I got kind of stuck on Explorer, so decided to vent my writings on Openings. I’ve actually got that plot more developed in my mind, so I figured I might as well get it out. Over 12K words so far (put in about 3500 yesterday, but had to backtrack and delete a bunch – that whole continuity issue, so only advanced about 2800 words). For those that don’t know, putting in 1000 words in a day is what most professional authors do (Steven King apparently does about 2000 words a day, while Hemingway only wrote 500-1000). So, yeah, pumpin’ it!
I know I should be working on Explorer, particularly for those of you interested in the future adventures of Lewis and Clark, but, for some reason, I got a bee under my bonnet and decided to work a bit on Openings tonight. Either way, writing got done 🙂
So, along with Explorer, I’m working on two other books right now. The first is the backstory, which I’m calling Openings. It’s about when Dr. Bowman opens up the gate for the first time (the prologue in Surveyor was actually the first draft of Openings). Great plot line and really sets up for Surveyor and the YA novel I’m writing.
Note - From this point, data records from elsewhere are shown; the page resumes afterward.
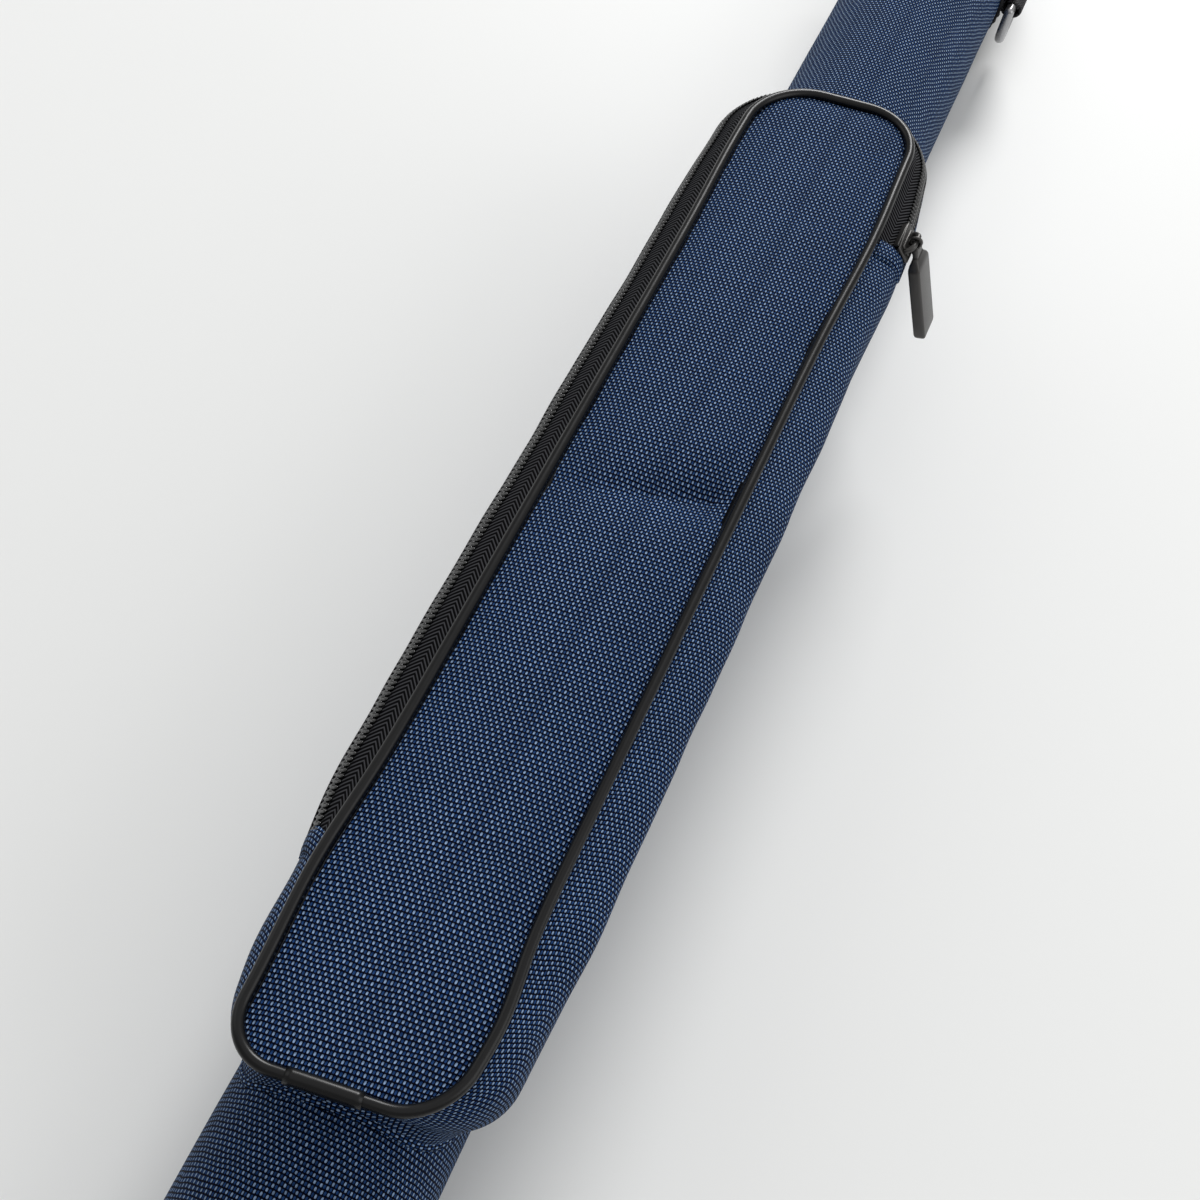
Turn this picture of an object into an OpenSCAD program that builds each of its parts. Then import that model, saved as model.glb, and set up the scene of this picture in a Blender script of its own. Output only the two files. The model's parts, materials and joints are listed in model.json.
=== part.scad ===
// Fabric-covered rod case: a rigid tube with a hinged, zipped lid at +X,
// a padded base at -X and a long zipped pocket sewn along the top (+Z).
// The axis of the tube is the X axis and the bore's floor is at x = 0.

/* [Tube] */
// Inside radius of the lined bore
bore_r = 25.5; // [24:0.5:27]
// Length of the bore from its floor to the mouth
bore_len = 768; // [740:1:800]
// Thickness of the lining
liner_t = 1; // [0.6:0.1:1.2]
// Wall thickness of the rigid core
core_t = 2; // [1.5:0.1:2.5]
// Thickness of the woven outer cover
cover_t = 1.5; // [1:0.1:1.8]
// Depth of the lid outside, from the mouth
lid_len = 40; // [35:1:60]

/* [Pocket] */
// Where the pocket starts along the tube
pocket_x0 = 216; // [200:1:230]
// Length of the pocket's top panel over its piping
pocket_len = 366; // [340:1:380]
// Half the width between the centre lines of the piping
panel_hw = 27.5; // [25:0.5:29]
// Height of the piping's centre above the axis
panel_z = 51.3; // [48:0.1:56]
// Radius of the piping bead
piping_r = 1.7; // [1.4:0.1:2]
// Half the width of the pocket where its sides bulge most
bulge_hw = 39.5; // [37:0.5:41]
// Height of the zip's meeting line above the axis
chain_z = 42.9; // [41:0.1:44]

/* [Slider and pull] */
// Where the closed slider is parked along the tube
slider_x = 537; // [537:1:538]
// Length of the metal pull below its pivot
pull_len = 38; // [30:1:40]
// Width of the metal pull
pull_w = 11; // [8:0.5:12]
// Angle at which the pull leans out from the side
pull_lean = 21; // [20:1:30]

/* [Bands and rings] */
// Width of the webbing bands
band_w = 25; // [20:1:30]
// Distance from the pocket's ends to the bands
band_gap = 147; // [120:1:150]
// Wire radius of the D-rings
ring_wire_r = 2; // [1.5:0.1:2.2]
// Inside width of the D-rings
ring_in_w = 24; // [22:1:28]

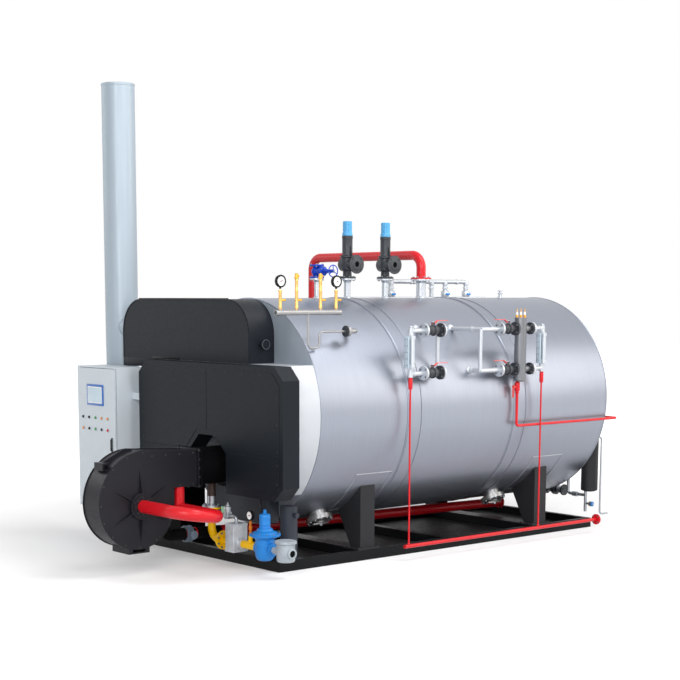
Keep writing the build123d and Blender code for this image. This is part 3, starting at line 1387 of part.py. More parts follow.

I’ve never written a YA (Young Adult) novel, but I’ve read enough. Those of you whom have read Heinlein’s stuff, like Tunnel in the Sky, Have Space Suit, Will Travel or other similar works, or Harry Turtledove’s Crosstime series will have read some YA novels. They’re enjoyable, and I wanted to try and spread the whole multiverse concept to young readers, especially those in the 13-17 age range (although I’m sure many adult readers will enjoy it). One little tidbit – Meri is 13!
My goal is to write books that are at least 80,000 words (for frame of reference, Surveyor was 102K and Trekker was almost 83K. Today, Explorer passed the 28K mark. I hope to have over 30K written before the weekend is up (but, first, Christmas lights!).